Afin de faire face à la demande anglaise, la vigne s’étendit au-delà de la ville, chassant les cultures céréalières. Des cohortes de bateaux venaient chaque année prendre possession de la précieuse récolte qui était dégustée Outre-Manche sous le nom de « Claret ».

La tutelle anglaise octroya de nombreux privilèges à la ville et à ses négociants. Les droits à l’exportation étaient inexistants, l’écoulement de la production bordelaise était prioritaire. La Bataille de Castillon restaurant l’autorité des Rois de France, avec leurs taxes et autres soultes, va générer l’hostilité des Bordelais vis-à-vis du pouvoir central.

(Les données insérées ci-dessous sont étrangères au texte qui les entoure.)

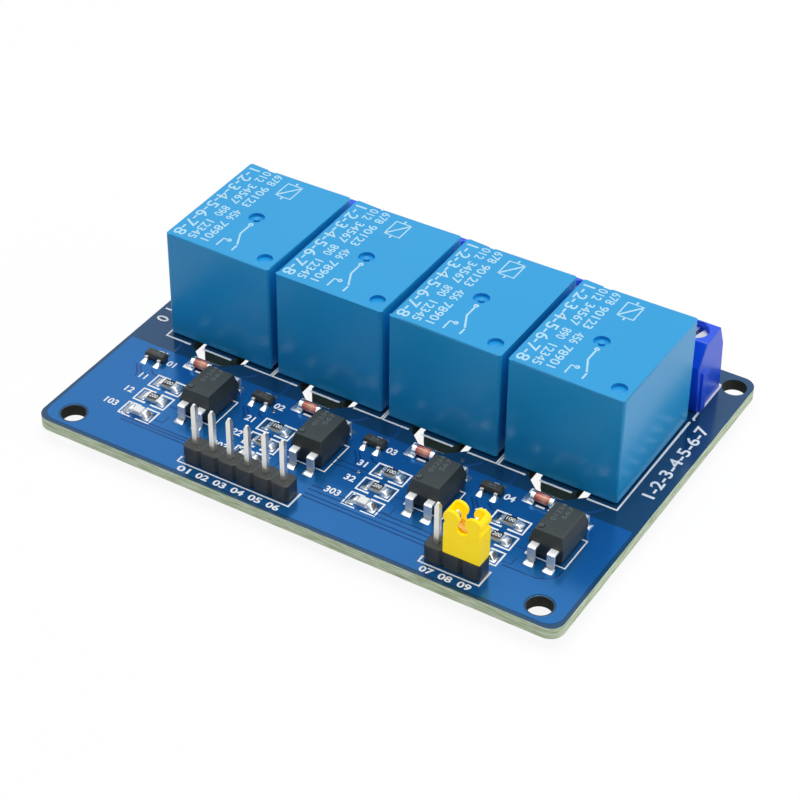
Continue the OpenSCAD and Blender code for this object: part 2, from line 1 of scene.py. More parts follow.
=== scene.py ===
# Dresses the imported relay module: materials, rounded plastic parts, printed legend, solder, light and camera.
import bpy
import math
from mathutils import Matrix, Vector


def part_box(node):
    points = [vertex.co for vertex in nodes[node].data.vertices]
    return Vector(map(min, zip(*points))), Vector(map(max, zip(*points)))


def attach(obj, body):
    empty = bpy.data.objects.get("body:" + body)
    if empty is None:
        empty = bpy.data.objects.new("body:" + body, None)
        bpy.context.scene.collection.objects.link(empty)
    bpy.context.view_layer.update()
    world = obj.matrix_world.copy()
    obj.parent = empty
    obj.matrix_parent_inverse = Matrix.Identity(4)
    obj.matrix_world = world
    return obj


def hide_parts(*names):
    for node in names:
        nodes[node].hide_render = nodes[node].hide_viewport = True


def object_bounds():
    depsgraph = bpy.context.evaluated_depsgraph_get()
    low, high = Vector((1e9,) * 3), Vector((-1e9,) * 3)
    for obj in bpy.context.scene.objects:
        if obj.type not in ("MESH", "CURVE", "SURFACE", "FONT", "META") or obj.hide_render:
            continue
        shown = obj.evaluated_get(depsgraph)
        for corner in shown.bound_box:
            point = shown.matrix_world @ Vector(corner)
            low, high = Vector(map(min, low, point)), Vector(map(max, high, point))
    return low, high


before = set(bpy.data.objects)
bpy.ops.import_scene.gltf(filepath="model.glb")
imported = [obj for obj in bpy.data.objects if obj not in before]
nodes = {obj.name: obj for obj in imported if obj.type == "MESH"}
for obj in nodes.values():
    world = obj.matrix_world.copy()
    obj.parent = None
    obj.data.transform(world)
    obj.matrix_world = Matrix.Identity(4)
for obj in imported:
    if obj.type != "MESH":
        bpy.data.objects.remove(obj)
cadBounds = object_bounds()
mm = 0.001
print("frame loaded with", len(nodes), "CAD pieces")


def deselectAll():
    if bpy.context.object and bpy.context.object.mode != "OBJECT":
        bpy.ops.object.mode_set(mode="OBJECT")
    bpy.ops.object.select_all(action="DESELECT")


def makeActive(piece):
    deselectAll()
    piece.select_set(True)
    bpy.context.view_layer.objects.active = piece


def applyModifiers(piece):
    makeActive(piece)
    for modifier in list(piece.modifiers):
        bpy.ops.object.modifier_apply(modifier=modifier.name)


def joinPieces(pieces):
    makeActive(pieces[0])
    for piece in pieces:
        piece.select_set(True)
    if len(pieces) > 1:
        bpy.ops.object.join()
    return bpy.context.object


def sizeOf(node):  # low corner, high corner and middle of a CAD piece
    low, high = (Vector(corner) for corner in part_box(node))
    return low, high, (low + high) / 2


def finishPiece(piece, name, materials, body="board", smooth=35, replaced=()):
    makeActive(piece)
    bpy.ops.object.transform_apply(location=True, rotation=True, scale=True)
    if smooth:
        bpy.ops.object.shade_smooth_by_angle(angle=math.radians(smooth))
    piece.name = piece.data.name = name
    if materials:
        piece.data.materials.clear()
        for material in materials:
            piece.data.materials.append(material)
    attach(piece, body)
    if replaced:
        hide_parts(*replaced)
    return piece


def linearColour(code, alpha=1.0):
    parts = [int(code[i:i + 2], 16) / 255 for i in (1, 3, 5)]
    return tuple(c / 12.92 if c <= 0.04045 else ((c + 0.055) / 1.055) ** 2.4 for c in parts) + (alpha,)


def addNode(tree, kind, settings=None, links=None):
    node = tree.nodes.new(kind)
    for key, value in (settings or {}).items():
        if isinstance(key, int) or key in node.inputs.keys():
            node.inputs[key].default_value = value
        else:
            setattr(node, key, value)
    for key, source in (links or {}).items():
        tree.links.new(source, node.inputs[key])
    return node


def newMaterial(name):
    material = bpy.data.materials.new(name)
    material.use_nodes = True
    material.node_tree.nodes.clear()
    return material, material.node_tree


# patchSize and grainSize are the real sizes in mm of the cloudy variation and of the fine surface grain
def surfaceMaterial(name, look):
    material, tree = newMaterial(name)
    place = addNode(tree, "ShaderNodeTexCoord")
    patches = addNode(tree, "ShaderNodeTexNoise", {"Scale": 1 / (look["patchSize"] * mm), "Detail": 3.0},
                      {"Vector": place.outputs["Object"]})
    grain = addNode(tree, "ShaderNodeTexNoise", {"Scale": 1 / (look["grainSize"] * mm), "Detail": 2.0},
                    {"Vector": place.outputs["Object"]})
    colour = addNode(tree, "ShaderNodeMix", {"data_type": "RGBA", 6: linearColour(look["colour"]),
                                             7: linearColour(look["shade"])},
                     {0: patches.outputs["Fac"]})
    rough = addNode(tree, "ShaderNodeMapRange", {"To Min": look["rough"][0], "To Max": look["rough"][1]},
                    {"Value": grain.outputs["Fac"]})
    bump = addNode(tree, "ShaderNodeBump", {"Strength": look.get("bump", 0.3),
                                            "Distance": look.get("depth", 0.02) * mm},
                   {"Height": grain.outputs["Fac"]})
    shader = addNode(tree, "ShaderNodeBsdfPrincipled",
                     {"Metallic": look.get("metal", 0.0), "IOR": look.get("ior", 1.5),
                      "Coat Weight": look.get("coat", 0.0), "Coat Roughness": look.get("coatRough", 0.05),
                      "Specular IOR Level": look.get("gloss", 0.5),
                      "Subsurface Weight": look.get("glow", 0.0), "Subsurface Scale": 0.5 * mm,
                      # a finish given a glow level glows in its own colour: painted light, not a lamp
                      "Emission Color": linearColour(look["colour"]),
                      "Emission Strength": look.get("paintedGlow", 0.0)},
                     {"Base Color": colour.outputs[2], "Roughness": rough.outputs["Result"],
                      "Normal": bump.outputs["Normal"]})
    addNode(tree, "ShaderNodeOutputMaterial", {}, {"Surface": shader.outputs["BSDF"]})
    return material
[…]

Par-delà l’histoire et les péripéties des hommes, le vin de Bordeaux a su affirmer sa supériorité et acquérir une réputation incontestée. L’heureuse conjonction de la terre, du soleil, de la pluie et du savoir-faire des hommes répartis sur 120 000 hectares ont, depuis 2000 ans, irrigué le monde entier de vins fins connus et reconnus.

Grâce à notre vin, nos sens sont en éveil. Par la vue, nous percevons les reflets d’un soleil généreux sur les cépages de la Gironde. Par le nez, il s’ouvre à nous et rend inéluctable la poursuite d’un intime dialogue. Par la grâce du palais, il donne sa saveur et sa puissance, il révèle ses arômes, s’abandonnant totalement. Comme une jolie femme, il s’honore, se respecte, se déguste voluptueusement.

Plus de 5000 châteaux, des milliers de producteurs et d’ouvriers viticoles, des millions de sécateurs, des fêtes des vendanges conviviales font chanter à l’unisson un terroir qui produit vins rouges, vins blancs secs ou liquoreux.

Les appellations les plus illustres confèrent toute leur noblesse à ces productions dont ruisselle sur nos têtes un peu de fierté. Sans les approcher au quotidien, nous savons que Haut-Brion, l’Angélus, Ausone, Yquem, La Gaffelière, Mouton Rothschild entrent dans notre intimité directe.

Nous en sommes tous un peu les légataires. Ambassadeurs de Bordeaux, ils en répandent la Lumière.